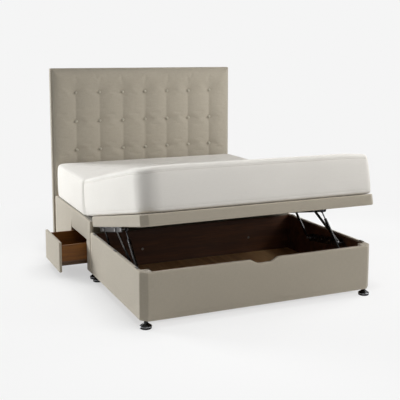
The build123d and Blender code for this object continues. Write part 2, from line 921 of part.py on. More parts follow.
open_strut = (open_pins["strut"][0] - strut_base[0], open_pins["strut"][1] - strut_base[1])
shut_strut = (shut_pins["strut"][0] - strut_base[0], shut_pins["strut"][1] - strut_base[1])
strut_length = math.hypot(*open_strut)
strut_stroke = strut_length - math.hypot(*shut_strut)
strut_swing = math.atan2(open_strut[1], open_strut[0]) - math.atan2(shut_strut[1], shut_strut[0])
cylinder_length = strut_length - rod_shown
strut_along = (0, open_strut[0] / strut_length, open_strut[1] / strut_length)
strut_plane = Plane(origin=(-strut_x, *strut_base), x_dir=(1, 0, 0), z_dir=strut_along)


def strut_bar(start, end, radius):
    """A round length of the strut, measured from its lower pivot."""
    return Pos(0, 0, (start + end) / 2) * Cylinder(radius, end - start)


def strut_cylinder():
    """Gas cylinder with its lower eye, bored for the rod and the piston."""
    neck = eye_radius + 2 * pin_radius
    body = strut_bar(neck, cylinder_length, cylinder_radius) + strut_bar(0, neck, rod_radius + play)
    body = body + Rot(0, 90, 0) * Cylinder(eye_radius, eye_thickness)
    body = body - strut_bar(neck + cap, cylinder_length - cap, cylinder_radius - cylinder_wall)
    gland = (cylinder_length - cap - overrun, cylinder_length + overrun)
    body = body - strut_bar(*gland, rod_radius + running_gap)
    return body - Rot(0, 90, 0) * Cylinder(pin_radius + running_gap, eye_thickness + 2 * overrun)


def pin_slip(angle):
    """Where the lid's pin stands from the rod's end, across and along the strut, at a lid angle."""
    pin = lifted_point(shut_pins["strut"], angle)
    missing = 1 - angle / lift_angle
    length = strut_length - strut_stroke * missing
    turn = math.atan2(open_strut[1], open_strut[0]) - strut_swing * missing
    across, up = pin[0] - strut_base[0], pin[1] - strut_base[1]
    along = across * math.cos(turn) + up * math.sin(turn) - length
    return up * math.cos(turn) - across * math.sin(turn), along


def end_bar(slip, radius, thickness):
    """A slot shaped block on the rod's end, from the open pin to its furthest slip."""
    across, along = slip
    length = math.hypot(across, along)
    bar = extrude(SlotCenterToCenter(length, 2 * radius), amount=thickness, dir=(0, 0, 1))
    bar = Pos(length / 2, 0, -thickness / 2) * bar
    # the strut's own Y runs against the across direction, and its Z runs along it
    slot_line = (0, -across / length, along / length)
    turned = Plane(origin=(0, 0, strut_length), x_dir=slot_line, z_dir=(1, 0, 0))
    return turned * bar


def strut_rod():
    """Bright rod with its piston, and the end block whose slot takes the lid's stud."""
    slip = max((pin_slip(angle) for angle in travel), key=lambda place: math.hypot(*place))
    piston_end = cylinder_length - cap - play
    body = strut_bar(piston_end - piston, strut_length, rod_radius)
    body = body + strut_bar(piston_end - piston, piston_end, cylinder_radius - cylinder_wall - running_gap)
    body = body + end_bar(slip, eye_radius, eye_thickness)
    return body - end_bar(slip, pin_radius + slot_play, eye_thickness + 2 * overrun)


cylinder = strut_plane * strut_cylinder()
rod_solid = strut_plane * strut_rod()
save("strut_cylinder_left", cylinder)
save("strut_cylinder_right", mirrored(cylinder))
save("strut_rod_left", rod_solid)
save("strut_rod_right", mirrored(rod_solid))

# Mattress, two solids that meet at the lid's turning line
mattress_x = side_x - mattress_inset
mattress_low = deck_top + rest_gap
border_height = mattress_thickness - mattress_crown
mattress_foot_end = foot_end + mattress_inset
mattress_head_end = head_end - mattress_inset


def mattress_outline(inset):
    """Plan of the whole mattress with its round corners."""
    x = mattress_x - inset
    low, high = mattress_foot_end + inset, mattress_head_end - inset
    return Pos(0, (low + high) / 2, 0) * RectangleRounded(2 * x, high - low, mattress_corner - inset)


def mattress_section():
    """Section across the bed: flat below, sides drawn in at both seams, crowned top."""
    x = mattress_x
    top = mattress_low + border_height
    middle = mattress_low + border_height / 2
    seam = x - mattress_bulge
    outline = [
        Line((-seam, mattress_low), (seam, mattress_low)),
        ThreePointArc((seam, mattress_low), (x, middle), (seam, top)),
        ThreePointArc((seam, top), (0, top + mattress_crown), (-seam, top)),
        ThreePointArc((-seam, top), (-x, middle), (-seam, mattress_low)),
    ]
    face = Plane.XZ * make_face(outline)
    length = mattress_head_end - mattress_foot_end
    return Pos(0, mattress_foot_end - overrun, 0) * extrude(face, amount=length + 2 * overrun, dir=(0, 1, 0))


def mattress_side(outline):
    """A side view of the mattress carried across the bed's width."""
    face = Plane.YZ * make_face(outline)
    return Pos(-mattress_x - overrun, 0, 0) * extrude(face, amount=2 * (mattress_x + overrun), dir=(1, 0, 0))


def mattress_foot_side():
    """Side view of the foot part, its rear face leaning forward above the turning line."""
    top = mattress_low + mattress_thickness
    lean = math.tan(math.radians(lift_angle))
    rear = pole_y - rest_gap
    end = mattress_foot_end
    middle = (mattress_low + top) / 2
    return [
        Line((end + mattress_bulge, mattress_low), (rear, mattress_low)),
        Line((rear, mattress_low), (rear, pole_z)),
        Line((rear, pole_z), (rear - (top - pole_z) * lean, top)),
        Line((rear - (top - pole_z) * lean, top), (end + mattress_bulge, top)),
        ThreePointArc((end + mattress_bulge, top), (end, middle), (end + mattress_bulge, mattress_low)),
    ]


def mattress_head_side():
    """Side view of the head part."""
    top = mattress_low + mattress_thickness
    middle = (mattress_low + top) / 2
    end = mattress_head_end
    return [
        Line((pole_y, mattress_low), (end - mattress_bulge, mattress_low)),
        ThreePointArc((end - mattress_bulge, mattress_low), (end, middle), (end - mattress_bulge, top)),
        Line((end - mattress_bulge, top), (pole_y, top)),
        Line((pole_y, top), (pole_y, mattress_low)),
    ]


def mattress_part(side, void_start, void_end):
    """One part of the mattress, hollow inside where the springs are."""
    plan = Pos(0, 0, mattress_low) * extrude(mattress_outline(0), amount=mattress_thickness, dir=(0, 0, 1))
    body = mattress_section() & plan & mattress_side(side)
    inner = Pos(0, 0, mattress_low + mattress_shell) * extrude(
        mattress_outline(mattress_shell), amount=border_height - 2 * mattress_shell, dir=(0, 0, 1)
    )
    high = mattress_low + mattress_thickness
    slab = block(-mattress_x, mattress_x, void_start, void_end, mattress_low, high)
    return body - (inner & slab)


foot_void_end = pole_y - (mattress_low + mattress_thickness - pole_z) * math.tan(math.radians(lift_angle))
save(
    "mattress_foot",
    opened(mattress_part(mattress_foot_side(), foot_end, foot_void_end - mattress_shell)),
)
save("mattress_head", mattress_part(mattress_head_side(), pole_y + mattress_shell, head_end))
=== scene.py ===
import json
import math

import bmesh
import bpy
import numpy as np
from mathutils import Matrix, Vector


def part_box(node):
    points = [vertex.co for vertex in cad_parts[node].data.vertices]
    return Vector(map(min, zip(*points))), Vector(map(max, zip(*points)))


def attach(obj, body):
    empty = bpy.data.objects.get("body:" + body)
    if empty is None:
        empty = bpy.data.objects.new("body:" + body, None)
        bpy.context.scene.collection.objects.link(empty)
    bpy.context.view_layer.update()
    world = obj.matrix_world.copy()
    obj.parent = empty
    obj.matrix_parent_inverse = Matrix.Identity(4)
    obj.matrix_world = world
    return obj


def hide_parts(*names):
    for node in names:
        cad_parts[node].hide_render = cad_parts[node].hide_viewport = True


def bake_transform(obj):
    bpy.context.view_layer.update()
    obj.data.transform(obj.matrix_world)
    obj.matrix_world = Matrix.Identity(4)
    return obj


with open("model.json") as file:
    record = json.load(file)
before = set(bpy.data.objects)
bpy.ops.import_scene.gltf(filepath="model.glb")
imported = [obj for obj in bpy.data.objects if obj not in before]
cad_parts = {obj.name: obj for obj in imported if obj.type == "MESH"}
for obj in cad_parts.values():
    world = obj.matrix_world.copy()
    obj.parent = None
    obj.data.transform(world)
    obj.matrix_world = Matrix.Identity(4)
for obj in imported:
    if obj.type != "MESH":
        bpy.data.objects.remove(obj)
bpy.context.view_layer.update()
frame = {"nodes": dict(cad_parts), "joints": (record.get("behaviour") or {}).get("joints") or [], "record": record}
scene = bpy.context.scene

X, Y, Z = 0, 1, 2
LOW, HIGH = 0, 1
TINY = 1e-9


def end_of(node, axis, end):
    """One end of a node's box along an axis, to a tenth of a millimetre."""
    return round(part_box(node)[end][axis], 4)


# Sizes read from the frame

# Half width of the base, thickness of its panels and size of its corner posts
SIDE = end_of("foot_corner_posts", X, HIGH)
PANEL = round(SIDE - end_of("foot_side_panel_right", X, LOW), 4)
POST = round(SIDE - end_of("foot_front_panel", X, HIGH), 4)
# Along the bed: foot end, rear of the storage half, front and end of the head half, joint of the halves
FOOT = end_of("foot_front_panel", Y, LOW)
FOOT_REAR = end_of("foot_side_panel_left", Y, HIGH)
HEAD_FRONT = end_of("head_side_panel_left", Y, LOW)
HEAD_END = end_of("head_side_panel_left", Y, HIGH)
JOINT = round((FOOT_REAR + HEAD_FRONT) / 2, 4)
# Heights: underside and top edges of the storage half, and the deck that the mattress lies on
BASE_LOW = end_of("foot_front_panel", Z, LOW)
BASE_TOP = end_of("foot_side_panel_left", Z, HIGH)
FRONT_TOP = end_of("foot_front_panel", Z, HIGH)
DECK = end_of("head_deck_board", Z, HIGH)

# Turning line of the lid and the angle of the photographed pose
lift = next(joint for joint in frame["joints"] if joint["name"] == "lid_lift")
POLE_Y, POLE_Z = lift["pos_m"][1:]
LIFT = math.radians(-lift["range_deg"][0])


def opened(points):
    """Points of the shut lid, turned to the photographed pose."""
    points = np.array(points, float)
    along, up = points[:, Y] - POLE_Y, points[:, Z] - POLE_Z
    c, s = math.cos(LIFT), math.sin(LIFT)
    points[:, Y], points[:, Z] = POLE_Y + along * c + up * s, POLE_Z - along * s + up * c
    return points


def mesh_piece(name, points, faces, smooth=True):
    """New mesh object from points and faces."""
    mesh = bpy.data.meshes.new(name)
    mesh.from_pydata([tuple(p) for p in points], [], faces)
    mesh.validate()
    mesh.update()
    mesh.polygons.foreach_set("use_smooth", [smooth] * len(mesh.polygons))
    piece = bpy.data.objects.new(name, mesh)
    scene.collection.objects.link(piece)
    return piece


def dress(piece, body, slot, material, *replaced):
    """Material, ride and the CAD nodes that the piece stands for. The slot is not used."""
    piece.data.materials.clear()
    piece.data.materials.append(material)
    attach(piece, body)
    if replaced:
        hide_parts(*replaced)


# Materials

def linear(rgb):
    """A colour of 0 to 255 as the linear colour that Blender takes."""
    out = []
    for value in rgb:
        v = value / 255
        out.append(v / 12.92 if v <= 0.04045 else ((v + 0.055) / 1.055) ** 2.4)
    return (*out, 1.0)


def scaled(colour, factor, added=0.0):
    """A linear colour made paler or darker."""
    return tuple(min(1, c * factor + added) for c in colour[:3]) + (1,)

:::

Exercise task →
Give the number of lines in the listing above that hold the string "model", with nothing else.

Solution for this exercise →
2